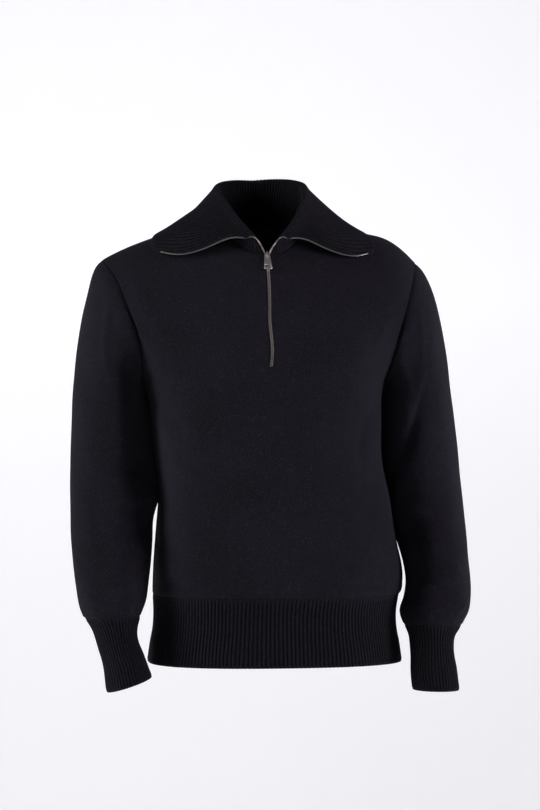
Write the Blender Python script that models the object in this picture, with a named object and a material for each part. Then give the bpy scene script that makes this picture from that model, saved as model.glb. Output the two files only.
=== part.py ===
"""Half-zip pullover sweater in fine wool, filled out as it is worn, with a rib collar folded over.

Heights are measured from the base of the neck, level with the top of the shoulder seams.
The front faces -Y and the wearer's left side is +X. Tables are in millimetres.
"""
import bmesh
import bpy
import numpy as np

MM = 0.001
SEAM_GAP = 0.4          # between neighbouring pieces, along the cloth
NECK_GAP = (0.6, 0.9)   # of the collar from the neck edge, inwards and upwards
ARMHOLE_GAP = 1.5       # of a sleeve from the body at its armhole seam
SHOULDER_GAP = 0.2      # of the front and the back from the middle plane, at shoulder and side seams
JERSEY = 2.4            # wall of the plain knit
RIB_WALL = 2.4          # wall of the rib under its ridges
RIB_HEIGHT = 0.9        # how far a ridge stands above its grooves

# Body, as sections: half the width, the middle's place in x, and the depth forward and back.
# Above the armpit the half width is that of the whole chest, which the armhole cuts.
TORSO = (
    # height, half width, middle x, front depth, back depth
    (40, 270, -5, 96, 88),
    (0, 268, -5, 100, 92),
    (-60, 262, -5, 109, 110),
    (-96, 252, -2, 118, 120),
    (-125, 246, -1, 125, 124),
    (-160, 237, 0, 131, 126),
    (-190, 221, 1, 134, 126),
    (-220, 200, 1, 136, 122),
    (-250, 185, 1, 136, 118),
    (-280, 180, 2, 133, 113),
    (-310, 177, 4, 131, 109),
    (-370, 173, 8, 126, 104),
    (-430, 176, 18, 124, 105),
    (-492, 183, 21, 126, 111),
    (-553, 190, 24, 131, 118),
    (-567, 189, 23, 131, 118),
    (-574, 186, 21, 128, 115),
    (-586, 184, 20, 125, 112),
    (-624, 184, 19, 125, 112),
    (-646, 188, 19, 127, 114),
    (-674, 192, 19, 130, 117),
)
ARMHOLE = (
    # height, distance from the body's middle
    (-70, 240),
    (-92, 229),
    (-115, 220),
    (-140, 211),
    (-168, 201),
    (-190, 194.5),
    (-217, 189.5),
    (-250, 185),
)
NECK_CURVE = 2.5        # squareness of the neck edge
NECK_CENTRE_Y = 0       # of the neck opening
MIDDLE_DIP = 20         # how far the armpit's row of points hangs at the middle
SLIT_ROWS = 6
LOWER_ROWS = (-285, -322, -360, -400, -440, -480, -518, -548, -566, -574)
SECTION_POWER = 2.5     # roundness of the body's sections, where 2 is an ellipse
NECK_HALF = 75          # from the neck's middle to the shoulder seam's top
SHOULDER_TIP = 240
SHOULDER_DROP = 70
SHOULDER_ROUND = (4, 17)    # how far the right and the left shoulder bow up between neck and tip
SHOULDER_BIAS = 2.2         # above 1, the bow is greatest towards the tip
ARMPIT = -250
FRONT_NECK = -62        # lowest point of the front neck edge
BACK_NECK = -12
HEM_SEAM = -574
HEM_END = -674
HEM_ROWS = (HEM_SEAM - SEAM_GAP, -588, -640, HEM_END)
NECK_COLUMNS = (6, 4)   # of the front's and the back's points, from the middle to the neck's corner
SHOULDER_COLUMNS = 7
FRONT_FALL = (220, 110)     # how far below the seam line full depth is reached, at neck and tip
BACK_FALL = (160, 110)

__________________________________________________

Copy out the listing above, line by line and exactly, from its first line to the line holding "RIB_HEIGHT = 0.9", inclusive.

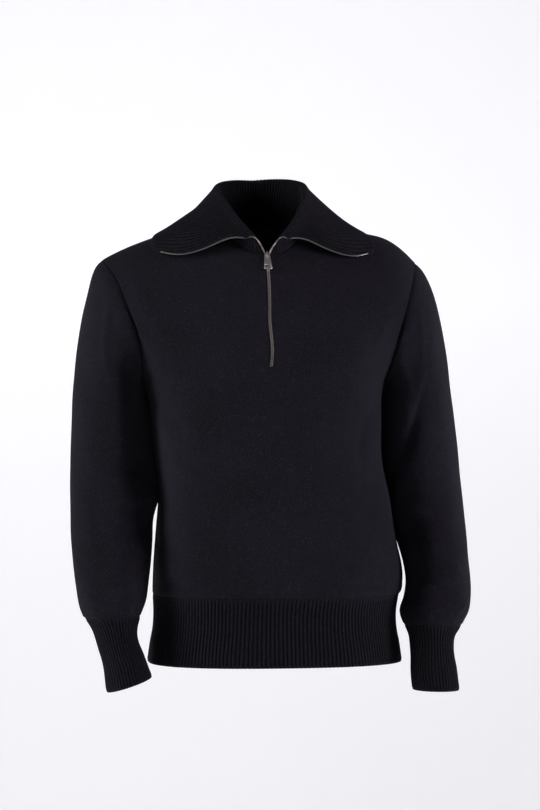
Write the Blender Python script that models the object in this picture, with a named object and a material for each part. Then give the bpy scene script that makes this picture from that model, saved as model.glb. Output the two files only.
=== part.py ===
"""Half-zip pullover sweater in fine wool, filled out as it is worn, with a rib collar folded over.

Heights are measured from the base of the neck, level with the top of the shoulder seams.
The front faces -Y and the wearer's left side is +X. Tables are in millimetres.
"""
import bmesh
import bpy
import numpy as np

MM = 0.001
SEAM_GAP = 0.4          # between neighbouring pieces, along the cloth
NECK_GAP = (0.6, 0.9)   # of the collar from the neck edge, inwards and upwards
ARMHOLE_GAP = 1.5       # of a sleeve from the body at its armhole seam
SHOULDER_GAP = 0.2      # of the front and the back from the middle plane, at shoulder and side seams
JERSEY = 2.4            # wall of the plain knit
RIB_WALL = 2.4          # wall of the rib under its ridges
RIB_HEIGHT = 0.9        # how far a ridge stands above its grooves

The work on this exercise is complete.